Volume 12 Supplement 11
Replication of epistatic DNA loci in two case-control GWAS studies using OPE algorithm
© Goudey et al; licensee BioMed Central Ltd. 2011
Published: 21 November 2011
One of the limiting factors of current genome-wide association studies (GWAS) is the inability of current methods to comprehensively examine SNP interactions for a reasonable sized dataset. It is hypothesised that this limitation is one of the reasons that GWAS studies have not been able to have a greater impact [1, 2]. Many current methods for handling interactions are computationally expensive and do not scale to entire studies.
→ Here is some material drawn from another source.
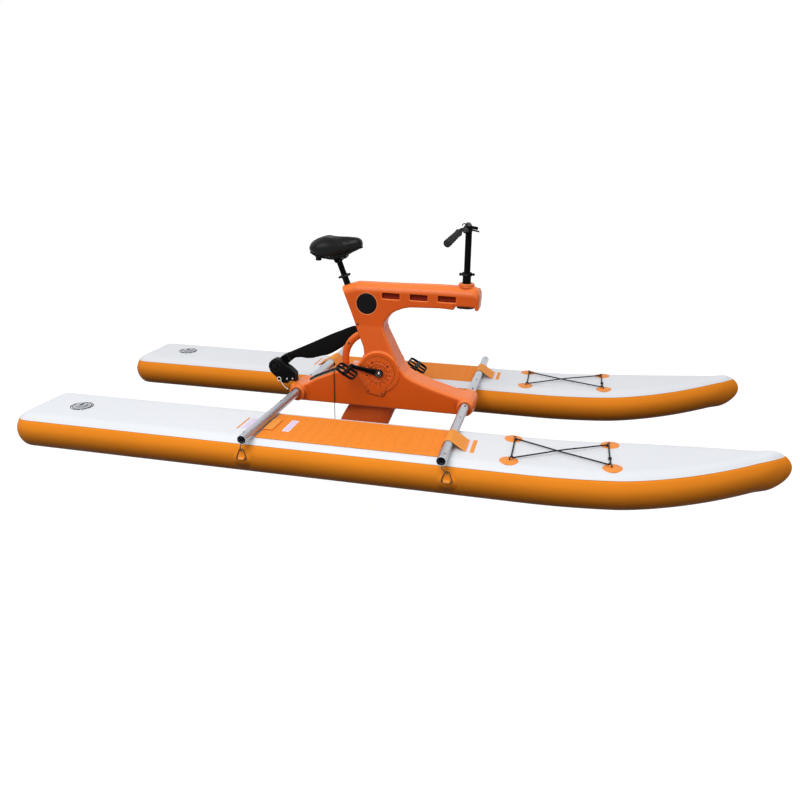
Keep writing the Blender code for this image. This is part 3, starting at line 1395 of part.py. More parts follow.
def make_stem():
    """The clamp head on the post that grips the bar, with a hand lever loop behind it."""
    profile = [(0.0, 0.0190), (0.026, 0.0205), (0.038, 0.0170)]
    shape = turned(profile, (STEER_X, 0, STEM_Z - 0.018), (0, 0, 1), 16)
    thing = make_object("stem", shape, (BLACK, 0.35), (STEER_X, 0, STEM_Z))
    fuse(thing, rod((BAR_X, -0.030, STEM_Z), (BAR_X, 0.030, STEM_Z), 0.0185, 16))
    loop = ((0.0, 0.014), (-0.018, 0.029), (-0.033, 0.028), (-0.038, 0.018))
    loop = smooth_path([(STEER_X + x, 0.0, STEM_Z + z) for x, z in loop], 3)
    fuse(thing, swept(loop, 0.0030, 0.0075, 8))
    fuse(thing, rod((STEER_X + 0.004, 0, STEM_Z + 0.014), (STEER_X + 0.050, 0, STEM_Z + 0.006), 0.0085, 12))
    fuse(thing, rod((STEER_X + 0.012, 0, STEM_Z - 0.002), (STEER_X + 0.058, 0, STEM_Z - 0.011), 0.0045, 8))
    cut(thing, bore((BAR_X, -0.05, STEM_Z), (BAR_X, 0.05, STEM_Z), BAR_RADIUS + 0.0003, 20))
    return thing


def make_grip(hand, name):
    """A rubber grip with raised ribs and a closed cap over the bar's end."""
    start, end = (Vector((x, hand * y, z)) for x, y, z in BAR_PATH[-2:])
    along = (end - start).normalized()
    length = (end - start).length + 0.006
    profile = [(0.0, 0.0175), (0.004, 0.0205), (0.010, 0.0160)]
    ribs = 5
    for rib in range(ribs):
        center = 0.022 + (length - 0.038) * rib / (ribs - 1)
        root = 0.0160 + 0.0035 * rib / (ribs - 1)
        profile += [(center - 0.0045, root), (center, root + 0.0020), (center + 0.0045, root)]
    profile += [(length - 0.004, 0.0210), (length, 0.0185)]
    thing = make_object(f"{name}_grip", turned(profile, start, along, 12), (BLACK, 0.7), start)
    cut(thing, bore(start - along * 0.01, end + along * 0.0008, BAR_RADIUS, 12))
    return thing


def make_steering_arm():
    """The lever disc under the beam that pulls the rudder cables."""
    outline = arc((STEER_X, 0.0), 0.050, 0.0, 345.0, 23)
    thing = make_object("steering_arm", prism_z(outline, 0.7850, 0.7910), (BLACK, 0.4), (STEER_X, 0, 0.785))
    fuse(thing, turned([(0.0, 0.0200), (0.0140, 0.0200)], (STEER_X, 0, 0.7895), (0, 0, 1), 16))
    holes = [rod((STEER_X, side * 0.038, 0.77), (STEER_X, side * 0.038, 0.80), 0.004, 10) for side in (-1, 1)]
    cut(thing, join(*holes))
    return thing


# Rudder

RUDDER_AXIS = Vector((math.cos(RUDDER_REST), 0.0, math.sin(RUDDER_REST)))
RUDDER_UP = Vector((-math.sin(RUDDER_REST), 0.0, math.cos(RUDDER_REST)))


def make_rudder_bracket():
    """A bracket bolted on the frame's rear end, with the pin on which the rudder flips up."""
    pivot = (RUDDER_PIVOT.x, RUDDER_PIVOT.z)
    foot = REAR_DECK_Z + GAP
    outline = [(-0.553, foot + 0.001), (-0.552, 0.318), (-0.592, 0.360), (-0.625, 0.380)]
    outline += arc(pivot, 0.044, 62.0, 236.0, 8)
    outline += [(-0.672, 0.292), (-0.648, 0.2500), (-0.590, 0.2600), (-0.582, foot + 0.001)]
    thing = make_object("rudder_bracket", prism_y(outline, -0.030, 0.018), (BLACK, 0.4))
    bevelled(thing, 0.004, 1)
    fuse(thing, box((-0.572, -0.046, foot), (-0.508, 0.046, foot + 0.006)))
    pin = Vector((RUDDER_PIVOT.x, -0.036, RUDDER_PIVOT.z))
    profile = [(0.0, 0.012), (0.003, 0.014), (0.008, 0.014), (0.008, 0.0100), (0.132, 0.0100)]
    fuse(thing, turned(profile, pin, (0, 1, 0), 20))
    for x, z in ((-0.607, 0.280), (-0.573, 0.281)):
        fuse(thing, turned([(0.0, 0.0065), (0.0040, 0.0055)], (x, -0.0295, z), (0, -1, 0), 12))
    return thing


def make_rudder_head():
    """The flipping head: an eye on the bracket's pin and a socket for the blade's stock."""
    low_y, high_y = 0.0190, 0.0930
    start = Vector((RUDDER_PIVOT.x, low_y, RUDDER_PIVOT.z))
    shape = rod(start, start + Vector((0, high_y - low_y, 0)), 0.0300, 16)
    thing = make_object("rudder_head", shape, (BLACK, 0.4), RUDDER_PIVOT)
    socket = RUDDER_PIVOT + RUDDER_AXIS * 0.010
    fuse(thing, rod(socket, RUDDER_PIVOT + RUDDER_AXIS * 0.130, 0.0240, 20))
    cut(thing, bore(start - Vector((0, 0.02, 0)), start + Vector((0, 0.12, 0)), 0.0100, 20))
    cut(thing, bore(RUDDER_PIVOT + RUDDER_AXIS * 0.050, RUDDER_PIVOT + RUDDER_AXIS * 0.16, 0.0120, 20))
    return thing


def make_rudder_blade():
    """The blade on its round stock: straight upper edge, wavy lower edge, thin toward both edges."""
    stock = rod(RUDDER_PIVOT + RUDDER_AXIS * 0.0503, RUDDER_PIVOT + RUDDER_AXIS * 0.165, 0.0120, 18)
    thing = make_object("rudder_blade", stock, (BLACK, 0.35), RUDDER_PIVOT + RUDDER_AXIS * 0.132)
    # distance along the axis, upper edge, lower edge
    edges = (
        (0.136, 0.030, -0.030), (0.150, 0.052, -0.048), (0.190, 0.060, -0.060), (0.250, 0.061, -0.066),
        (0.310, 0.062, -0.063), (0.370, 0.063, -0.056), (0.430, 0.064, -0.052), (0.490, 0.062, -0.055),
        (0.545, 0.058, -0.054), (0.580, 0.044, -0.042), (0.596, 0.020, -0.020),
    )
    rings = []
    for along, high, low in edges:
        middle = RUDDER_PIVOT + RUDDER_AXIS * along
        center, half = (high + low) / 2.0, (high - low) / 2.0
        ring = []
        for step in range(12):
            angle = 2.0 * math.pi * step / 12
            up = center + half * math.cos(angle)
            through = 0.0062 * math.copysign(abs(math.sin(angle)) ** 0.7, math.sin(angle))
            ring.append(middle + RUDDER_UP * up + Vector((0, through, 0)))
        rings.append(ring)
    fuse(thing, loft(rings))
    return thing


def make_steering_cable():
    """The sheathed rudder cable along the top of the lower beam, near its right edge."""
    guide = [(-0.452, 0.2920), (-0.430, 0.3085), (-0.398, 0.3245)]
    guide += [(-0.340, 0.3510), (-0.277, 0.3775), (-0.235, 0.3895)]
    points = smooth_path([(x, -0.052, z) for x, z in guide], 4)
    return make_cord("steering_cable", points, 0.0060, (BLACK, 0.5))


def make_rudder_lanyard():
    """The white line between the rudder bracket and the rear cross tube's boss."""
    guide = [(-0.655, -0.034, 0.262), (-0.638, -0.046, 0.244), (-0.615, -0.070, 0.236)]
    guide += [(-0.592, -0.098, 0.238), (-0.575, -0.121, 0.244)]
    return make_cord("rudder_lanyard", smooth_path(guide, 4), 0.0022, (WHITE_CORD, 0.7))


def make_trailing_cord():
    """A thin black cord over the lower beam's right edge, hanging into the water with a knot at its end."""
    radius = 0.0022
    turn = 0.0255
    edge_y, edge_z = -0.0660, 0.3465
    guide = [(-0.2895, -0.0608, edge_z + turn)]
    for step in range(5):
        angle = math.radians(90.0 + 22.5 * step)
        spot_y, spot_z = edge_y + turn * math.cos(angle), edge_z + turn * math.sin(angle)
        guide.append((-0.2870 + 0.0008 * step, spot_y, spot_z))
    guide += [(-0.2835, edge_y - turn, z) for z in (0.30, 0.25, 0.20, 0.15, 0.10, 0.05, 0.01)]
    return make_cord("trailing_cord", smooth_path(guide, 2), radius, (BLACK, 0.7))


def build():
    clear_scene()
    for hand, side_name in SIDES:
        make_float(hand, side_name)
        make_valve_cap(hand, side_name)
        make_deck_pad(hand, side_name)
        make_bungee(hand, side_name)
        for tube_x, end_name in ENDS:
            make_strap(hand, side_name, tube_x, end_name)
            make_side_ring(hand, side_name, tube_x, end_name)
            make_snap_button(hand, side_name, tube_x, end_name)
        make_gear_cover(hand, side_name)
        make_side_disc(hand, side_name)
        make_bearing(hand, side_name)
        make_crank(hand, side_name)
        make_pedal(hand, side_name)
        make_grip(hand, side_name)
    for tube_x, end_name in ENDS:
        make_cross_tube(tube_x, end_name)
    make_frame()
    make_drive_leg()
    make_crank_axle()
    make_drive_gear()
    make_drive_shaft()
    make_propeller_shaft()
    make_pod_seal()
    make_propeller()
    make_seat_post()
    make_seat_collar()
    make_seat_lever()
    make_saddle_rails()
    make_saddle_base()
    make_saddle_cushion()
    make_steerer()
    make_bar_post()
    make_bar_lever()
    make_stem()
    make_handlebar()
    make_steering_arm()
    make_rudder_bracket()
    make_rudder_head()
    make_rudder_blade()
    make_steering_cable()
    make_rudder_lanyard()
    make_trailing_cord()


build()
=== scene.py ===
# %% [markdown]
# # A pedal-driven water bike
# Two inflated floats lie side by side and carry two alloy tubes. A moulded orange frame bridges the tubes and
# holds a saddle, a handlebar, a crank set with a gear drive, and a rudder that is tipped up out of the water.
# The construction comes ready made as a fixed frame of plain solids, in metres. This notebook gives it its
# looks: the soft pieces are made again with more form, and every surface gets a finish of its own.

import math

import bmesh
import bpy
from mathutils import Matrix, Vector


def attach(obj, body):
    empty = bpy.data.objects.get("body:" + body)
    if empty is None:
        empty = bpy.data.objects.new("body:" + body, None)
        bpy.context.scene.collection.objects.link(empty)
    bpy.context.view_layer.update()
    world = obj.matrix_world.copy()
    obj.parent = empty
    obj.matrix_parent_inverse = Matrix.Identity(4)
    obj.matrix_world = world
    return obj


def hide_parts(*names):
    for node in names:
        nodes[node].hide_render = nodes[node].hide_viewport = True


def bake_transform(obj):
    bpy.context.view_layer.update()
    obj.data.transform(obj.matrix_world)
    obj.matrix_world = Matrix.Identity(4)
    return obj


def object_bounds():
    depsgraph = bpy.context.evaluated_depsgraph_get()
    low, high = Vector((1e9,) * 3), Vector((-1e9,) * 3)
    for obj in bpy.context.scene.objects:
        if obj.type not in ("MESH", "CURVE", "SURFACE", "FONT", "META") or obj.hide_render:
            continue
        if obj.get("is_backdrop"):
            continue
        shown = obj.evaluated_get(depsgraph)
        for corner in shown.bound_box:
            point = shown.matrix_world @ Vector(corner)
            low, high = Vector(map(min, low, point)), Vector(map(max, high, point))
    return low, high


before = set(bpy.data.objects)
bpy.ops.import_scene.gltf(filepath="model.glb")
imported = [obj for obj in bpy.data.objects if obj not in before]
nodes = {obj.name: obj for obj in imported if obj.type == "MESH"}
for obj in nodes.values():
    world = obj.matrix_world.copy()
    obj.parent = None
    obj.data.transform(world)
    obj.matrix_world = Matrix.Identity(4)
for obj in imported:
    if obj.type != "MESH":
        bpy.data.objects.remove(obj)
cad_low, cad_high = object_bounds()
print("solids:", len(nodes), "size:", [round(b - a, 3) for a, b in zip(cad_low, cad_high)])

# %% [markdown]
# ## Camera
# The craft is seen from its right side, a little ahead of its middle, and from about 20 degrees above. A lens
# of moderate length keeps the long floats in view with a little perspective. The camera could be aimed with a
# Track To constraint, but writing its three axes keeps the small roll that a hand-held view has.

# %% Place the camera
CAMERA_PLACE = Vector((1.0212, -3.9344, 1.6441))
CAMERA_HEADING, CAMERA_DIP, CAMERA_ROLL = (math.radians(angle) for angle in (13.107, 19.783, 0.645))
CAMERA_LENS, CAMERA_SENSOR = 31.66, 36.0    # millimetres


def camera_axes(heading, dip, roll):
    """The directions that point right, up and backward from the camera."""
    ahead = Vector((-math.sin(heading) * math.cos(dip), math.cos(heading) * math.cos(dip), -math.sin(dip)))
    level = Vector((math.cos(heading), math.sin(heading), 0.0))
    upright = level.cross(ahead)
    right = level * math.cos(roll) + upright * math.sin(roll)
    return right, upright * math.cos(roll) - level * math.sin(roll), -ahead


camera = bpy.data.objects.new("camera", bpy.data.cameras.new("camera"))
bpy.context.scene.collection.objects.link(camera)
camera.matrix_world = Matrix.Translation(CAMERA_PLACE) @ Matrix(
    camera_axes(CAMERA_HEADING, CAMERA_DIP, CAMERA_ROLL)).transposed().to_4x4()
camera.data.lens = CAMERA_LENS
camera.data.sensor_width = CAMERA_SENSOR
camera.data.clip_end = 100.0
bpy.context.scene.camera = camera
bpy.context.scene.view_settings.view_transform = "Standard"
print("camera at", [round(value, 2) for value in camera.location])

# %% [markdown]
# ## Light and floor
# Under an even sky, tops are bright, sides are about half as bright, and undersides take only what the floor
# sends back. That is how such craft look outdoors. A dome of even light does most of this; one broad lamp
# above adds a direction. The floor looks white to the camera, but it sends back little light, so that
# undersides stay deep.

# %% Shader helpers
def paint(code):
    """A colour as on a paint card, turned into the linear numbers that Blender mixes with."""
    parts = [int(code[start:start + 2], 16) / 255.0 for start in (0, 2, 4)]
    return tuple(part / 12.92 if part <= 0.04045 else ((part + 0.055) / 1.055) ** 2.4 for part in parts)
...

Those methods that do scale often achieve this by pruning their datasets in some manner. This is commonly done by considering only those SNPs that show strong marginal effects, despite the fact that a strongly interacting pair may consist of SNPs with low effects individually.
Material and methods
In this presentation, we validate the robustness of a novel algorithm known as Optimal Pairwise Epistasis (OPE) for exhaustively examining all pairwise interactions in GWAS data. This method is based on the systematic evaluation of “binary genotype pairs” (BG-pairs), i.e. the pairs of complementary binary classification of genotype calls for an individual SNP, or a pair of SNPs. We can quantify the discrimination potential of BG-pairs using a family of statistics based on odds ratios.
Results and conclusion
The approach is computationally efficient: the dataset reported here as Study 1 (consisting of ~310K SNPs and 2200 samples ) takes 12 hour to process on a single CPU (compared to 149 hours of the recent BOOST algorithm ). The method can be highly parallelised with a recent GPU implementation reducing this processing time to less than 15 minutes.